Physical boundaries: "Our son isn't comfortable with this right now. Please respect his boundaries around physical affection."

Being Clear and Respectful

Use "I" statements and focus on your values: "I believe consistent sleep helps my child thrive," not "You're wrong to let him stay up late."

Be clear about what you need. "I need you to follow these rules when caring for my child" is clearer than "Could you maybe try to..."

Explain the reason but don't over-explain. An explanation is helpful; a lengthy justification invites argument.

When Someone Resists

Some extended family will resist your limits. They might argue, feel insulted, or try to negotiate.

Remain calm and firm: "I understand you see it differently. I need your support with this." Don't get pulled into arguments about whether your limit is right. Your child, your rules.

When Limits Are Repeatedly Violated

If someone agrees to your limits and then repeatedly violates them, you need to take action.

You might limit visits: "I appreciate your time with our child, but since we've asked you not to give screens and you're not respecting that, I'll need to limit your time with him."

You might end unsupervised visits: "Our child will spend time with you, but I'll need to be present so I can ensure our rules are followed."

In severe cases, you might pause contact temporarily: "I need a break from visits while we figure out how to make this work."

Different Limits With Different Relatives

You might have different limits with different family members. One grandparent is respectful and supportive; another isn't. You might allow unsupervised visits with one and not the other.

This is appropriate. Your child's wellbeing and your authority take precedence over treating all relatives equally.

Your Child's Perspective

Your child might prefer the extended family member with fewer limits. "Grandma lets me have whatever I want" is more fun than Mom's structure. This is normal.

Your child benefits from consistency at home even if it means they have fewer freedoms elsewhere. You're not responsible for being the "fun" parent compared to extended family.

Self-Care in the Process

Setting limits with extended family can feel emotionally draining. You might feel guilty, worried about damaging relationships, or second-guessing yourself.
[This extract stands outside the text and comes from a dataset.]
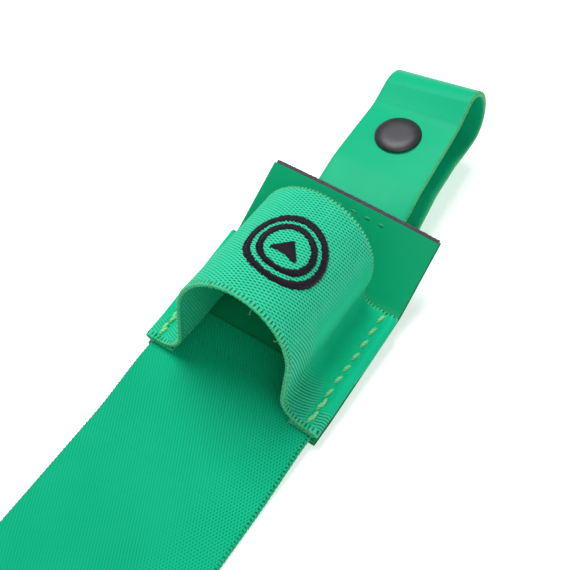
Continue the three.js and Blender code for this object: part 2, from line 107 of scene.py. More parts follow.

Remember: Your job is parenting your child. Setting limits that protect your child's wellbeing and your parental authority is appropriate.

Building Respect Through Clear Limits

Interestingly, extended family often respects clear, firm boundaries more than vague requests. When you're confident and clear about your needs, people understand you're serious.

Clear boundaries can actually strengthen relationships because everyone understands expectations.

Key Takeaways

Setting limits with extended family is necessary to protect your child's wellbeing and maintain your authority as the parent. Clear, respectful communication about non-negotiable boundaries helps preserve relationships while protecting your family's values.